** AIM **
Reproduce only the lines from the one containing "make_cords(parts)" through the one containing "from contextlib import contextmanager", exactly as written and with both ends included.

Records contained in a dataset
::::::::

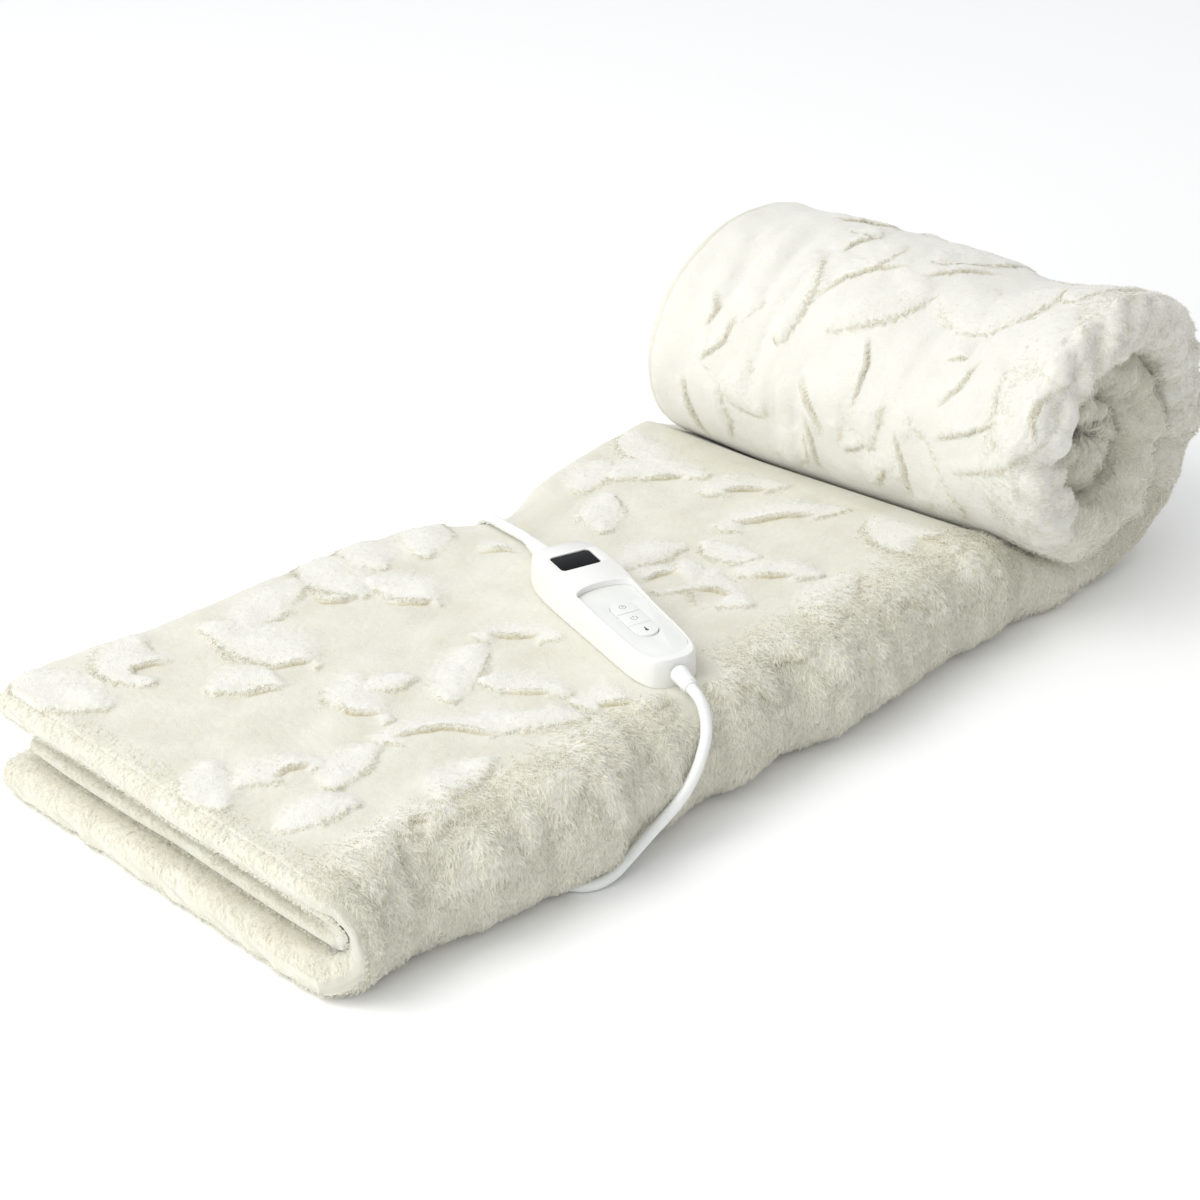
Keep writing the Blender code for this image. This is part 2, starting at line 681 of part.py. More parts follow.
def panel_outline(shrink):
    """The panel: sides along the case, a rounded near end and a far end that bows towards the head."""
    far = PANEL_FROM + PANEL_ARC + shrink
    near_half = case_half(PANEL_NEAR) - PANEL_RIM - shrink
    far_half = case_half(far) - PANEL_RIM - shrink
    outline = []
    for angle in np.linspace(0.0, math.pi / 2.0, 8):
        along = PANEL_NEAR + (PANEL_TO - shrink - PANEL_NEAR) * math.cos(angle)
        outline.append((along, near_half * math.sin(angle)))
    for along in (0.135, 0.115, 0.095):
        outline.append((along, case_half(along) - PANEL_RIM - shrink))
    for angle in np.linspace(math.pi / 2.0, 0.0, 8):
        outline.append((far - PANEL_ARC * math.cos(angle), far_half * math.sin(angle)))
    mirrored = [(x, -y) for x, y in reversed(outline[1:-1])]
    return outline + mirrored


def pad_outline(start, end, half):
    """The pill-shaped pad, or a stretch of it: an end is round where it is the pad's own end."""
    low, high = KEY_PAD
    outline = []
    for along, own, side in ((end, end >= high - 0.002, 1), (start, start <= low + 0.002, -1)):
        if own:
            for angle in np.linspace(math.pi / 2.0, -math.pi / 2.0, 9):
                middle = along - side * half
                outline.append((middle + side * half * math.cos(angle), side * half * math.sin(angle)))
        else:
            outline += [(along, side * half), (along, -side * half)]
    return outline


def rounded_rectangle(middle, size, radius, steps=4):
    outline = []
    for corner in range(4):
        out_x, out_y = ((1, 1), (-1, 1), (-1, -1), (1, -1))[corner]
        for step in range(steps + 1):
            angle = math.radians(90.0 * corner + 90.0 * step / steps)
            x = middle + out_x * (size[0] / 2.0 - radius) + radius * math.cos(angle)
            outline.append((x, out_y * (size[1] / 2.0 - radius) + radius * math.sin(angle)))
    return outline


def cut(obj, cutter):
    cutter.hide_render = True
    cutter.display_type = "WIRE"
    modifier = obj.modifiers.new("cut " + cutter.name, "BOOLEAN")
    modifier.operation = "DIFFERENCE"
    modifier.object = cutter


def make_handset(collection, cutters):
    white = new_material("white_abs", (0.90, 0.90, 0.89), 0.32)
    grey = new_material("pale_panel", (0.84, 0.85, 0.82), 0.38)
    dark = new_material("dark_window", (0.010, 0.012, 0.014), 0.08)
    case = make_case(collection, white)
    above = 0.040
    panel_top = PANEL_FLOOR + PANEL_THICK
    cut(case, flat_plate("cut_panel", panel_outline(0.0), PANEL_FLOOR, above, cutters))
    pad = pad_outline(*KEY_PAD, KEY_PAD_HALF)
    cut(case, flat_plate("cut_pocket", pad, KEY_POCKET, above, cutters))
    window = rounded_rectangle(WINDOW_ALONG, WINDOW_SIZE, WINDOW_ROUND)
    floor = case_top(WINDOW_ALONG) - WINDOW_SINK - 0.0008
    cut(case, flat_plate("cut_window", window, floor, above, cutters))

    panel = flat_plate("key_panel", panel_outline(CLEAR), PANEL_FLOOR + CLEAR, panel_top, collection, grey)
    cut(panel, flat_plate("cut_pad_hole", pad, KEY_POCKET, above, cutters))

    size = [side - 2.0 * CLEAR for side in WINDOW_SIZE]
    glass = rounded_rectangle(WINDOW_ALONG, size, WINDOW_ROUND - CLEAR)
    flat_plate("display_window", glass, floor + CLEAR, floor + 0.0014, collection, dark)

    low, high = KEY_PAD[0] + CLEAR, KEY_PAD[1] - CLEAR
    length = (high - low) / len(KEY_NAMES)
    for i, name in enumerate(KEY_NAMES):
        start = low + i * length + (KEY_PARTING / 2.0 if i else 0.0)
        end = low + (i + 1) * length - (KEY_PARTING / 2.0 if i < len(KEY_NAMES) - 1 else 0.0)
        key = pad_outline(start, end, KEY_PAD_HALF - CLEAR)
        flat_plate(name, key, KEY_BOTTOM, KEY_TOP, collection, grey)


# The cords and what is on them.


def turned(name, profile, collection, material, steps=16):
    """A piece turned about X: profile is (along, radius) from end to end, closed on the axis."""
    mesh = bpy.data.meshes.new(name)
    points = [(profile[0][0], 0.0, 0.0)] + [(x, r, 0.0) for x, r in profile] + [(profile[-1][0], 0.0, 0.0)]
    mesh.from_pydata(points, [(i, i + 1) for i in range(len(points) - 1)], [])
    obj = add_object(name, mesh, collection, material)
    screw = obj.modifiers.new("turn", "SCREW")
    screw.axis = "X"
    screw.steps = screw.render_steps = steps
    screw.use_merge_vertices = True
    screw.merge_threshold = 0.00001
    screw.use_smooth_shade = True
    screw.use_normal_flip = True
    return obj


def point_at(obj, start, towards):
    """Sets a piece that runs along X at start, pointing along towards."""
    obj.location = start
    obj.rotation_euler = Vector(towards).to_track_quat("X", "Z").to_euler()


def case_point(along, height):
    heading = math.radians(CASE_HEADING_DEG)
    x = CASE_START[0] + along * math.cos(heading)
    y = CASE_START[1] + along * math.sin(heading)
    return Vector((x, y, CASE_BASE + height))


def case_aim(side, slope):
    """Direction out of the near end (1) or the far tip (-1) of the case."""
    heading = math.radians(CASE_HEADING_DEG)
    return Vector((side * math.cos(heading), side * math.sin(heading), slope)).normalized()


def sleeve(name, start, aim, profile, route, collection, material):
    """Turns the sleeve on the case and gives the lead's route from its mouth."""
    point_at(turned(name, profile, collection, material), start, aim)
    mouth = start + aim * (profile[-1][0] + CLEAR)
    return (tuple(mouth), tuple(mouth + aim * STRAIGHT)) + route


def smooth_route(points, spacing):
    """Points at about even spacing on a smooth curve; the first and last pieces stay straight."""
    given = [Vector(p) for p in points]
    line = []
    for before, a, b, after in zip(given, given[1:], given[2:], given[3:]):
        for t in np.linspace(0.0, 1.0, 12, endpoint=False):
            line.append(
                a * (2 * t**3 - 3 * t**2 + 1)
                + (b - before) * (0.5 * (t**3 - 2 * t**2 + t))
                + b * (3 * t**2 - 2 * t**3)
                + (after - a) * (0.5 * (t**3 - t**2))
            )
    line.append(given[-2])
    lengths = np.concatenate(((0.0,), np.cumsum([(b - a).length for a, b in zip(line, line[1:])])))
    wanted = np.linspace(0.0, lengths[-1], round(lengths[-1] / spacing) + 1)
    columns = [np.interp(wanted, lengths, [p[axis] for p in line]) for axis in range(3)]
    return [points[0], *zip(*columns), points[-1]]


def make_tube(name, route, spacing, collection, material):
    points = smooth_route(route, spacing)
    curve = bpy.data.curves.new(name, "CURVE")
    curve.dimensions = "3D"
    curve.bevel_depth = CORD_RADIUS
    curve.bevel_resolution = 2
    curve.use_fill_caps = True
    spline = curve.splines.new("POLY")
    spline.points.add(len(points) - 1)
    for target, point in zip(spline.points, points):
        target.co = (*point, 1.0)
    return add_object(name, curve, collection, material)


def make_ring(name, inner, outer, low, high, collection, material, steps=40):
    """The outer shape of the wound lead: a turned ring with eased corners."""
    ease = 0.0028
    profile = [
        (inner + ease, low),
        (inner, low + ease),
        (inner, high - ease),
        (inner + ease, high),
        (outer - ease, high),
        (outer, high - ease),
        (outer, low + ease),
        (outer - ease, low),
    ]
    mesh = bpy.data.meshes.new(name)
    mesh.from_pydata([(r, 0.0, z) for r, z in profile], [(i, (i + 1) % 8) for i in range(8)], [])
    obj = add_object(name, mesh, collection, material)
    screw = obj.modifiers.new("turn", "SCREW")
    screw.steps = screw.render_steps = steps
    screw.use_merge_vertices = True
    screw.merge_threshold = 0.00001
    obj.location = (*COIL_MIDDLE, 0.0)
    return obj


def make_tie(collection, material):
    """A strap round the coil's section, on the side away from the band."""
    pvc = CORD_RADIUS
    inner, outer = COIL_TURN_RADII[0] - pvc, COIL_TURN_RADII[-1] + pvc
    high = 2.0 * pvc + (COIL_LAYERS - 1) * COIL_LAYER_STEP + 0.0008
    width, wall, gap = 0.008, 0.0012, 0.0006
    shape = bmesh.new()
    hole = ((inner - gap, 0.0), (outer + gap, 0.0), (outer + gap, high + gap), (inner - gap, high + gap))
    skin = (
        (inner - gap - wall, 0.0),
        (outer + gap + wall, 0.0),
        (outer + gap + wall, high + gap + wall),
        (inner - gap - wall, high + gap + wall),
    )
    path = [skin[0], skin[3], skin[2], skin[1], hole[1], hole[2], hole[3], hole[0]]
    base = shape.faces.new([shape.verts.new((x, -width / 2.0, z)) for x, z in path])
    grown = bmesh.ops.extrude_face_region(shape, geom=[base])
    sides = [v for v in grown["geom"] if isinstance(v, bmesh.types.BMVert)]
    bmesh.ops.translate(shape, verts=sides, vec=(0.0, width, 0.0))
    obj = add_object("lead_tie", mesh_from_bmesh("lead_tie", shape), collection, material)
    obj.location = (*COIL_MIDDLE, 0.0)
    obj.rotation_euler = (0.0, 0.0, math.radians(60.0))
    return obj


def make_plug(collection, pvc):
    brass = new_material("nickel_pins", (0.72, 0.70, 0.66), 0.25, 1.0)
    boot = turned("plug_boot", PLUG_BOOT, collection, pvc)
    point_at(boot, (PLUG_ALONG, PLUG_BOOT_START, PLUG_HEIGHT), (0.0, -1.0, 0.0))
    half, length = PLUG_BODY_WIDTH / 2.0, PLUG_BODY_LENGTH
    side = ((0.0, 0.38), (0.10, 0.48), (0.30, 0.62), (0.62, 0.94), (0.74, 1.0), (1.0, 1.0))
    outline = [(share * length, wide * half) for share, wide in side]
    outline += [(x, -y) for x, y in reversed(outline)]
    shape = bmesh.new()
    base = shape.faces.new([shape.verts.new((x, y, -PLUG_BODY_THICK / 2.0)) for x, y in outline])
    grown = bmesh.ops.extrude_face_region(shape, geom=[base])
    tops = [v for v in grown["geom"] if isinstance(v, bmesh.types.BMVert)]
    bmesh.ops.translate(shape, verts=tops, vec=(0.0, 0.0, PLUG_BODY_THICK))
    body = add_object("plug_body", mesh_from_bmesh("plug_body", shape, 30), collection, pvc)
    bevel = body.modifiers.new("edges", "BEVEL")
    bevel.width = 0.0022
    bevel.segments = 2
    bevel.limit_method = "ANGLE"
    bevel.angle_limit = math.radians(50.0)
    point_at(body, (PLUG_ALONG, PLUG_BODY_START, PLUG_HEIGHT), (0.0, -1.0, 0.0))
    for name, side in (("plug_pin_a", -1.0), ("plug_pin_b", 1.0)):
        profile = ((0.0, PIN_RADIUS), (PIN_LENGTH - 0.001, PIN_RADIUS), (PIN_LENGTH, PIN_RADIUS * 0.6))
        pin = turned(name, profile, collection, brass, 12)
        start = PLUG_BODY_START - PLUG_BODY_LENGTH - CLEAR
        point_at(pin, (PLUG_ALONG + side * PIN_SPREAD / 2.0, start, PLUG_HEIGHT), (0.0, -1.0, 0.0))


def make_cords(collection):
    pvc = new_material("white_pvc", (0.88, 0.90, 0.89), 0.42)
    near = case_point(CASE_TABLE[-1][0] + SLEEVE_GAP, RELIEF_NEAR_HEIGHT)
    aim = case_aim(1.0, RELIEF_DIP)
    route = sleeve("relief_near", near, aim, NEAR_PROFILE, BLANKET_ROUTE, collection, pvc)
    make_tube("blanket_lead", route, 0.011, collection, pvc)
    far = case_point(-CLEAR, RELIEF_FAR_HEIGHT)
    aim = case_aim(-1.0, 0.0)
    route = sleeve("relief_far", far, aim, FAR_PROFILE, MAINS_ROUTE, collection, pvc)
    make_tube("mains_lead", route, 0.015, collection, pvc)
    make_tube("mains_tail", TAIL_ROUTE, 0.012, collection, pvc)
    inner, outer = COIL_TURN_RADII[0] - CORD_RADIUS, COIL_TURN_RADII[-1] + CORD_RADIUS
    high = 2.0 * CORD_RADIUS + (COIL_LAYERS - 1) * COIL_LAYER_STEP + 0.0008
    make_ring("mains_coil", inner, outer, 0.0, high, collection, pvc)
    make_tie(collection, new_material("black_tie", (0.03, 0.03, 0.03), 0.6))
    make_plug(collection, pvc)


def main():
    clear_scene()
    parts = new_collection("heated_throw")
    cutters = new_collection("cutters")
    make_throw(parts)
    make_handset(parts, cutters)
    make_cords(parts)
    for obj in list(parts.objects) + list(cutters.objects):
        obj.location -= Vector((*MIDDLE, 0.0))


main()
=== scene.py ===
"""Electric heated throw: sculpted plush folded in four and half rolled up, with its handset and leads."""

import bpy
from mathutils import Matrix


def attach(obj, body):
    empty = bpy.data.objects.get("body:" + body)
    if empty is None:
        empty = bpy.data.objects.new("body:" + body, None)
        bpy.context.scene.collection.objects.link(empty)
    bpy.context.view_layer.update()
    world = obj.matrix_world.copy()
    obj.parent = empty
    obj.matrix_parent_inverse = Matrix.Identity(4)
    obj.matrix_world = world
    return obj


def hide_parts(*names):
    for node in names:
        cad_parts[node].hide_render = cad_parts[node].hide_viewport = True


bl_info = {
    "name": "Heated throw",
    "version": (1, 0, 0),
    "blender": (4, 5, 0),
    "location": "3D View > Sidebar > Heated throw",
    "description": "Sculpted plush throw, folded and rolled, with its handset, leads and plug",
    "category": "Object",
}

import math
from contextlib import contextmanager

import bmesh
import bpy
import numpy as np
from mathutils import Matrix, Vector

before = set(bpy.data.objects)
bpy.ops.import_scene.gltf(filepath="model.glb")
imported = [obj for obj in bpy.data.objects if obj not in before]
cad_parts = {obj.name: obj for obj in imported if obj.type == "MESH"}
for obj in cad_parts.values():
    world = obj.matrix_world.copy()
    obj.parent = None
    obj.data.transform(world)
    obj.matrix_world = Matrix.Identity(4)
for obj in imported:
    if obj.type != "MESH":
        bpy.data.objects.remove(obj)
ROOT = "blanket"

# Sizes shared with the solids, in metres. The band lies along X from its open end.
BAND_WIDTH = 1.27 / 4
MIDDLE = Vector((0.3991, -0.0064, 0.0))  # of the cloth's box, along and across the band
ROLL_ALONG = 0.657
ROLL_RADIUS = 0.118
ROLL_PITCH = 0.0387
ROLL_THICK = (  # degrees round the roll, thickness of the four layers
    (0, 0.0373), (690, 0.0373), (720, 0.0363), (765, 0.0320), (810, 0.0271), (855, 0.0223),
    (922.5, 0.0155),
)
ROLL_END_DEG = 922.5
ROLL_WIDE, ROLL_SAG, ROLL_SKEW, ROLL_TAPER = 1.15, 0.006, 0.12, 0.12
ROLL_FLARE = (0.018, -0.036)  # widens at its far end, narrows at its near one
HOLLOW_ACROSS, HOLLOW_WIDE, HOLLOW_DEEP = -0.080, 0.050, 0.011
FAR_HEAVE, HEAVE_ALONG, HEAVE_WIDE = 0.009, 0.625, 0.060
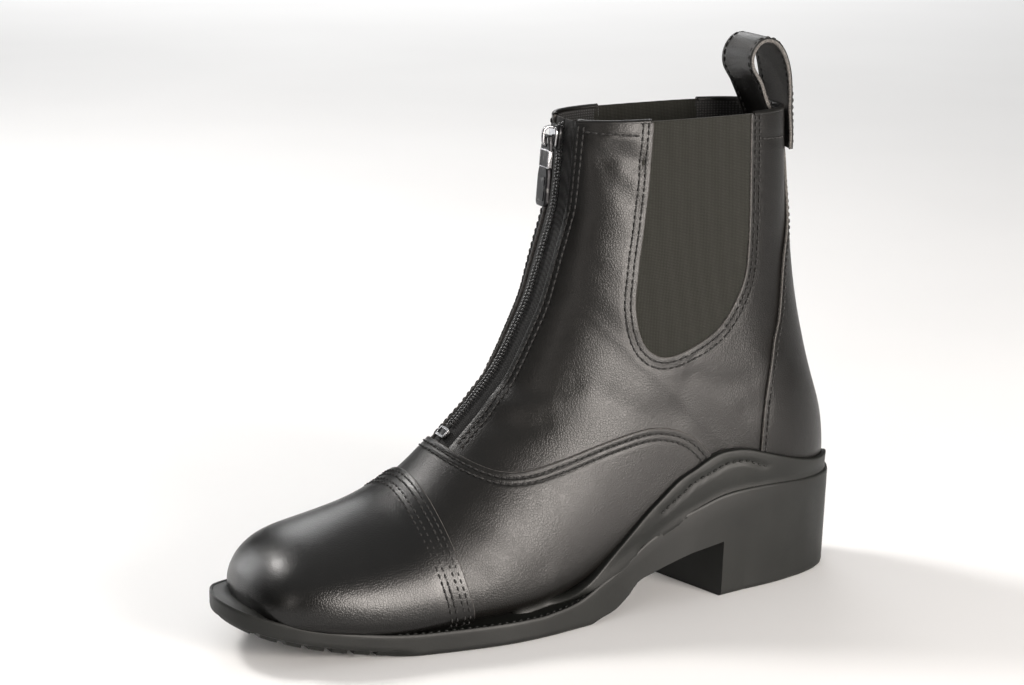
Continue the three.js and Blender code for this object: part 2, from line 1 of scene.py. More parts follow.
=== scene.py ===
"""Left jodhpur boot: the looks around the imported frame. Lengths are millimetres until a mesh is made."""
import math

import bpy
import numpy as np
from mathutils import Matrix, Vector
from mathutils.geometry import delaunay_2d_cdt


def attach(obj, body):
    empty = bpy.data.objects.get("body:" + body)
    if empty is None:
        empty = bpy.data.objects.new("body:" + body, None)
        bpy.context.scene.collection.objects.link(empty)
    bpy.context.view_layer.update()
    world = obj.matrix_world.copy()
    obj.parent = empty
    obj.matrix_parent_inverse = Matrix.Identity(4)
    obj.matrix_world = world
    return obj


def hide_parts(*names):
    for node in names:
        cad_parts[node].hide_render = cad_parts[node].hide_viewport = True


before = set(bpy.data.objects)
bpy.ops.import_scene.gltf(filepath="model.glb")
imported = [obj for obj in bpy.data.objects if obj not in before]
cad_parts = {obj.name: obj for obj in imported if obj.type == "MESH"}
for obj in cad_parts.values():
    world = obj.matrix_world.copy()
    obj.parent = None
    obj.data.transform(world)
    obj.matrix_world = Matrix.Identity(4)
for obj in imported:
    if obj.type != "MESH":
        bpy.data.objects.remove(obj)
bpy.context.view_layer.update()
MM = 0.001

# Driving sizes, as in the frame
SOLE_LENGTH = 288.0
SOLE_WIDTH = 97.0
BALL_WIDTH = 88.0
COLLAR_HEIGHT = 203.0
COLLAR_WIDTH = 48.0
BED_HEIGHT = 7.0
HEEL_LIFT = 25.0
TOE_SPRING = 16.0
WELT_HEIGHT = 9.5
SLOT_WIDTH = 19.0
VAMP_HEIGHT = 1.2
CAP_HEIGHT = 2.7
BACKSTAY_HEIGHT = 1.5
WING_HEIGHT = 3.6
STITCH_PITCH = 2.9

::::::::

** SOLUTION TO THIS PROBLEM **
    make_cords(parts)
    for obj in list(parts.objects) + list(cutters.objects):
        obj.location -= Vector((*MIDDLE, 0.0))


main()
=== scene.py ===
"""Electric heated throw: sculpted plush folded in four and half rolled up, with its handset and leads."""

import bpy
from mathutils import Matrix


def attach(obj, body):
    empty = bpy.data.objects.get("body:" + body)
    if empty is None:
        empty = bpy.data.objects.new("body:" + body, None)
        bpy.context.scene.collection.objects.link(empty)
    bpy.context.view_layer.update()
    world = obj.matrix_world.copy()
    obj.parent = empty
    obj.matrix_parent_inverse = Matrix.Identity(4)
    obj.matrix_world = world
    return obj


def hide_parts(*names):
    for node in names:
        cad_parts[node].hide_render = cad_parts[node].hide_viewport = True


bl_info = {
    "name": "Heated throw",
    "version": (1, 0, 0),
    "blender": (4, 5, 0),
    "location": "3D View > Sidebar > Heated throw",
    "description": "Sculpted plush throw, folded and rolled, with its handset, leads and plug",
    "category": "Object",
}

import math
from contextlib import contextmanager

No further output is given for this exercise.